* START *
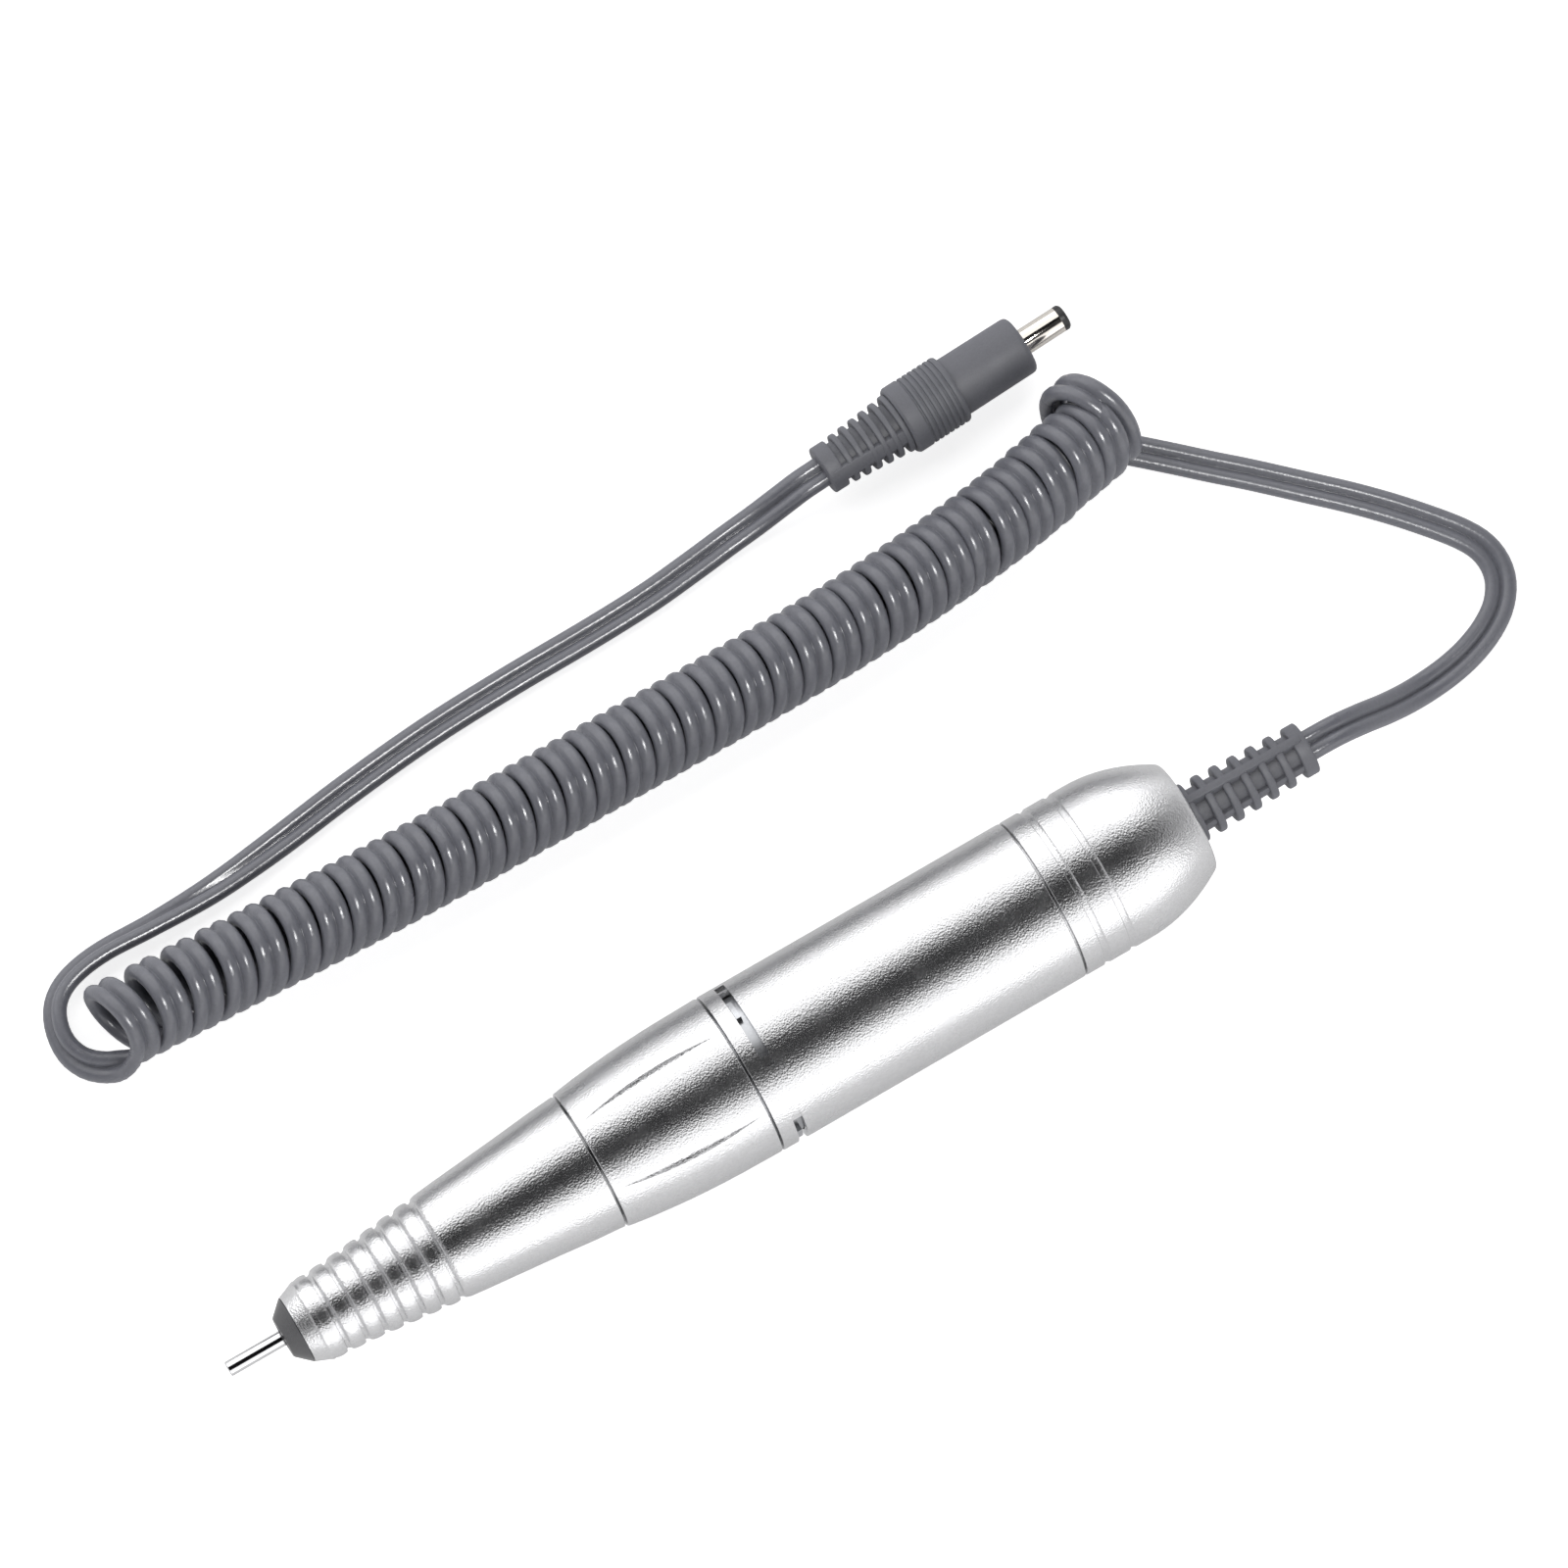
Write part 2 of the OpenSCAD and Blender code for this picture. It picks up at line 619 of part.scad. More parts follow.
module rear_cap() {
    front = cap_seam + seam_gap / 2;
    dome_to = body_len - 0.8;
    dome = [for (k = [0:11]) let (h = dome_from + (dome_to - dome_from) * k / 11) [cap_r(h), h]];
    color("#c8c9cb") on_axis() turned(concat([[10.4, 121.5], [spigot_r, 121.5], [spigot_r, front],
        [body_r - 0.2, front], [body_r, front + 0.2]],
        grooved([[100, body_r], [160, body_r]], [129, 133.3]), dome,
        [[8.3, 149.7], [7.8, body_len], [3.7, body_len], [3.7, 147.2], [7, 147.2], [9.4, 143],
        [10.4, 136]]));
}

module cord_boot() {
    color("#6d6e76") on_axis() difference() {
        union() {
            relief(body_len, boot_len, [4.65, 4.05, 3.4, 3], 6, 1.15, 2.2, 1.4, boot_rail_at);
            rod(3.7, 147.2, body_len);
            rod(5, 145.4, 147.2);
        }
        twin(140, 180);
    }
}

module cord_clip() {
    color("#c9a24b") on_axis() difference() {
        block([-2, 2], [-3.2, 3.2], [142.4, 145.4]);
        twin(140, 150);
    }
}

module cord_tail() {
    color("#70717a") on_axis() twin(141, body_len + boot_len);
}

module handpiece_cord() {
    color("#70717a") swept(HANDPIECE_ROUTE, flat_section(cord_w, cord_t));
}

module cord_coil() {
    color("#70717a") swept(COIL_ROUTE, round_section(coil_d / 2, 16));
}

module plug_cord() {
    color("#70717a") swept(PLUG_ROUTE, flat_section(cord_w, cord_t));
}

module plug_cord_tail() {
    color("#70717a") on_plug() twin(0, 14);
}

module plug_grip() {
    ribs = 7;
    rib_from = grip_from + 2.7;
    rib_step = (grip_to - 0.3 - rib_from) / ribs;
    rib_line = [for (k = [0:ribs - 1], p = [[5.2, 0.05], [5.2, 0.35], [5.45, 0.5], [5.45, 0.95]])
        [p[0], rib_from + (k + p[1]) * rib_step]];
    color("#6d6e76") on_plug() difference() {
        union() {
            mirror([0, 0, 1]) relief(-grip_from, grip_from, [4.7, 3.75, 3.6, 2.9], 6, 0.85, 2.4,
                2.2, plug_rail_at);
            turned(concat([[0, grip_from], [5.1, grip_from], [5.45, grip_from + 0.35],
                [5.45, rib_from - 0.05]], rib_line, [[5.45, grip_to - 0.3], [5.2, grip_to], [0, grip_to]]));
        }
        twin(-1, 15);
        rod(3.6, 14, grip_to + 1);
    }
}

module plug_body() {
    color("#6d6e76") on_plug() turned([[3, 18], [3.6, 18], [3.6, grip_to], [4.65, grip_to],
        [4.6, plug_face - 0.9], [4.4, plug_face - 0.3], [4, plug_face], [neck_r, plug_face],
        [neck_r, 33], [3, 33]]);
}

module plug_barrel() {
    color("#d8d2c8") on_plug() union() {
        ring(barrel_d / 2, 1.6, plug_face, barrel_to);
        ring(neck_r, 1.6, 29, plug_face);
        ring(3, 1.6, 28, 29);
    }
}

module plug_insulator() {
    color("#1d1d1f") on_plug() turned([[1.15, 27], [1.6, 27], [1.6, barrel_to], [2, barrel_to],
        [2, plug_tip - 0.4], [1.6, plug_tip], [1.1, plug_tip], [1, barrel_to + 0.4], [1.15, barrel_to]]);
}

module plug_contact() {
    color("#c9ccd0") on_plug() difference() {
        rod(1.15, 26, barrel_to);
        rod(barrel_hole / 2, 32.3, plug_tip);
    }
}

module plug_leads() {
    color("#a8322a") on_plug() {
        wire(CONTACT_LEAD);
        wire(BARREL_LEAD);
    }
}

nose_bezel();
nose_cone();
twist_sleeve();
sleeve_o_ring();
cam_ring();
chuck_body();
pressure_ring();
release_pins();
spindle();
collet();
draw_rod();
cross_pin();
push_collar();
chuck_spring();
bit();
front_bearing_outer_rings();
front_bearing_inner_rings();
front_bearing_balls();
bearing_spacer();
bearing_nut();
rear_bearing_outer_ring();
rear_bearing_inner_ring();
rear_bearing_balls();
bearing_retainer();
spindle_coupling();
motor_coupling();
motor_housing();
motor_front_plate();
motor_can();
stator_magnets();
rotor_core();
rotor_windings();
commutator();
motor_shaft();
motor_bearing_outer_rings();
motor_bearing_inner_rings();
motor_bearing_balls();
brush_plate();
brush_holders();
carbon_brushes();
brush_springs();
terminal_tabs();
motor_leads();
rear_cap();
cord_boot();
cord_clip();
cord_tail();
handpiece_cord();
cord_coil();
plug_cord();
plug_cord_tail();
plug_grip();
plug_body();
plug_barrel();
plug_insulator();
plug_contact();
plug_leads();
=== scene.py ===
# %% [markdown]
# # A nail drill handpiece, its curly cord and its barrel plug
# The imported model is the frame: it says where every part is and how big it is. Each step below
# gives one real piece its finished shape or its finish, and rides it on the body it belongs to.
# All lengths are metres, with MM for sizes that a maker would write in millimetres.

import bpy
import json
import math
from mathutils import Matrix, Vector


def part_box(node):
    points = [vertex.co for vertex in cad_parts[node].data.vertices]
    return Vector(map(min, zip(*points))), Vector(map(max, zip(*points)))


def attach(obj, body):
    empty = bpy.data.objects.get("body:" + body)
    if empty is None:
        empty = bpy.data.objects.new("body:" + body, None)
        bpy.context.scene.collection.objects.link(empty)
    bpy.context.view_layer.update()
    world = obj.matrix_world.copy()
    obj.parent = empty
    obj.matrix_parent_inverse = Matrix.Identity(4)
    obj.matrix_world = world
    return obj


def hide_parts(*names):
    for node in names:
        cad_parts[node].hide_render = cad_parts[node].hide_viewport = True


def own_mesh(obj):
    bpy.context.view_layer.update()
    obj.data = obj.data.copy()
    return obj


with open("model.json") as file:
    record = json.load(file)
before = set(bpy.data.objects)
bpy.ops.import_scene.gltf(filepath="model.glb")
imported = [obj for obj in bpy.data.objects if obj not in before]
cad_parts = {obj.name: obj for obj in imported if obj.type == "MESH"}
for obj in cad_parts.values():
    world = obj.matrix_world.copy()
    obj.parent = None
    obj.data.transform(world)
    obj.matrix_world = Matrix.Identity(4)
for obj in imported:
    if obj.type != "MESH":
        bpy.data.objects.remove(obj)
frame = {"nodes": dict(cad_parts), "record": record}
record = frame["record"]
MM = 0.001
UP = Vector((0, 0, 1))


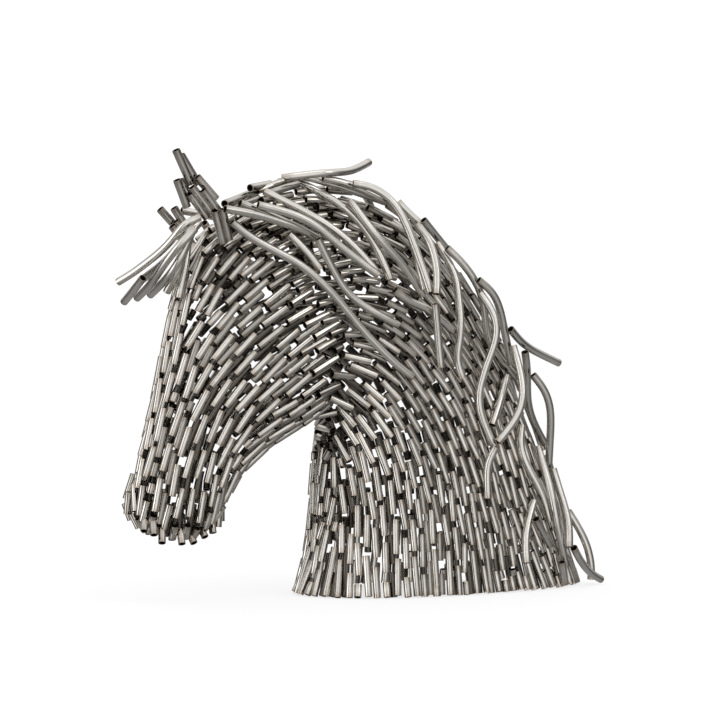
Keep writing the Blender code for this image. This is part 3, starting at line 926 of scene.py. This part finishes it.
* END *
#### EXERCISE:
Repeat, exactly as they stand above, the lines from the line with "rear_bearing_balls();" to the line with "points = [vertex.co", both lines included.

#### EXPECTED ANSWER:
rear_bearing_balls();
bearing_retainer();
spindle_coupling();
motor_coupling();
motor_housing();
motor_front_plate();
motor_can();
stator_magnets();
rotor_core();
rotor_windings();
commutator();
motor_shaft();
motor_bearing_outer_rings();
motor_bearing_inner_rings();
motor_bearing_balls();
brush_plate();
brush_holders();
carbon_brushes();
brush_springs();
terminal_tabs();
motor_leads();
rear_cap();
cord_boot();
cord_clip();
cord_tail();
handpiece_cord();
cord_coil();
plug_cord();
plug_cord_tail();
plug_grip();
plug_body();
plug_barrel();
plug_insulator();
plug_contact();
plug_leads();
=== scene.py ===
# %% [markdown]
# # A nail drill handpiece, its curly cord and its barrel plug
# The imported model is the frame: it says where every part is and how big it is. Each step below
# gives one real piece its finished shape or its finish, and rides it on the body it belongs to.
# All lengths are metres, with MM for sizes that a maker would write in millimetres.

import bpy
import json
import math
from mathutils import Matrix, Vector


def part_box(node):
    points = [vertex.co for vertex in cad_parts[node].data.vertices]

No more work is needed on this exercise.